For 2 and 3 I am trying to use such queries:
SELECT
date,
'W' AS "time_series",
(COUNT DISTINCT user_id) COUNT (user_id) OVER (PARTITION BY week_beg) AS "cnt"
FROM user_subtitles
SELECT
date,
'M' AS "time_series",
(COUNT DISTINCT user_id) COUNT (user_id) OVER (PARTITION BY month_beg) AS "cnt"
FROM user_subtitles
Postgres does not allow window functions for DISTINCT calculation, so this approach does not work.
I have also tried out a GROUP BY approach, but it does not work as it gives me numbers for whole week/months.
Whats the best way to approach this problem?
Count all rows
SELECT date, '1_D' AS time_series, count(DISTINCT user_id) AS cnt
FROM uniques
GROUP BY 1
UNION ALL
SELECT DISTINCT ON (1)
date, '2_W', count(*) OVER (PARTITION BY week_beg ORDER BY date)
FROM uniques
UNION ALL
SELECT DISTINCT ON (1)
date, '3_M', count(*) OVER (PARTITION BY month_beg ORDER BY date)
FROM uniques
ORDER BY 1, time_series
Your columns week_beg and month_beg are 100 % redundant and can easily be replaced by
date_trunc('week', date + 1) - 1 and date_trunc('month', date) respectively.
Your week seems to start on Sunday (off by one), therefore the + 1 .. - 1.

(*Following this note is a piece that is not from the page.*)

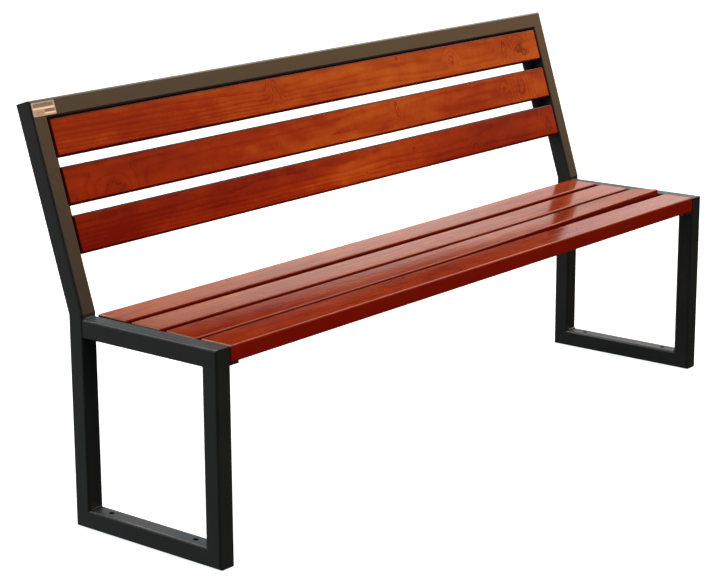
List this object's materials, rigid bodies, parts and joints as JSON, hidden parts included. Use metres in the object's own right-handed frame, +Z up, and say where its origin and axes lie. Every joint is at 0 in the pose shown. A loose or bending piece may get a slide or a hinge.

The default frame of a window function with ORDER BY in the OVER clause uses is RANGE BETWEEN UNBOUNDED PRECEDING AND CURRENT ROW. That's exactly what you need.
Use UNION ALL, not UNION.
Your unfortunate choice for time_series (D, W, M) does not sort well, I renamed to make the final ORDER BY easier.
This query can deal with multiple rows per day. Counts include all peers for a day.
More about DISTINCT ON:
Select first row in each GROUP BY group?
DISTINCT users per day
To count every user only once per day, use a CTE with DISTINCT ON:
WITH x AS (SELECT DISTINCT ON (1,2) date, user_id FROM uniques)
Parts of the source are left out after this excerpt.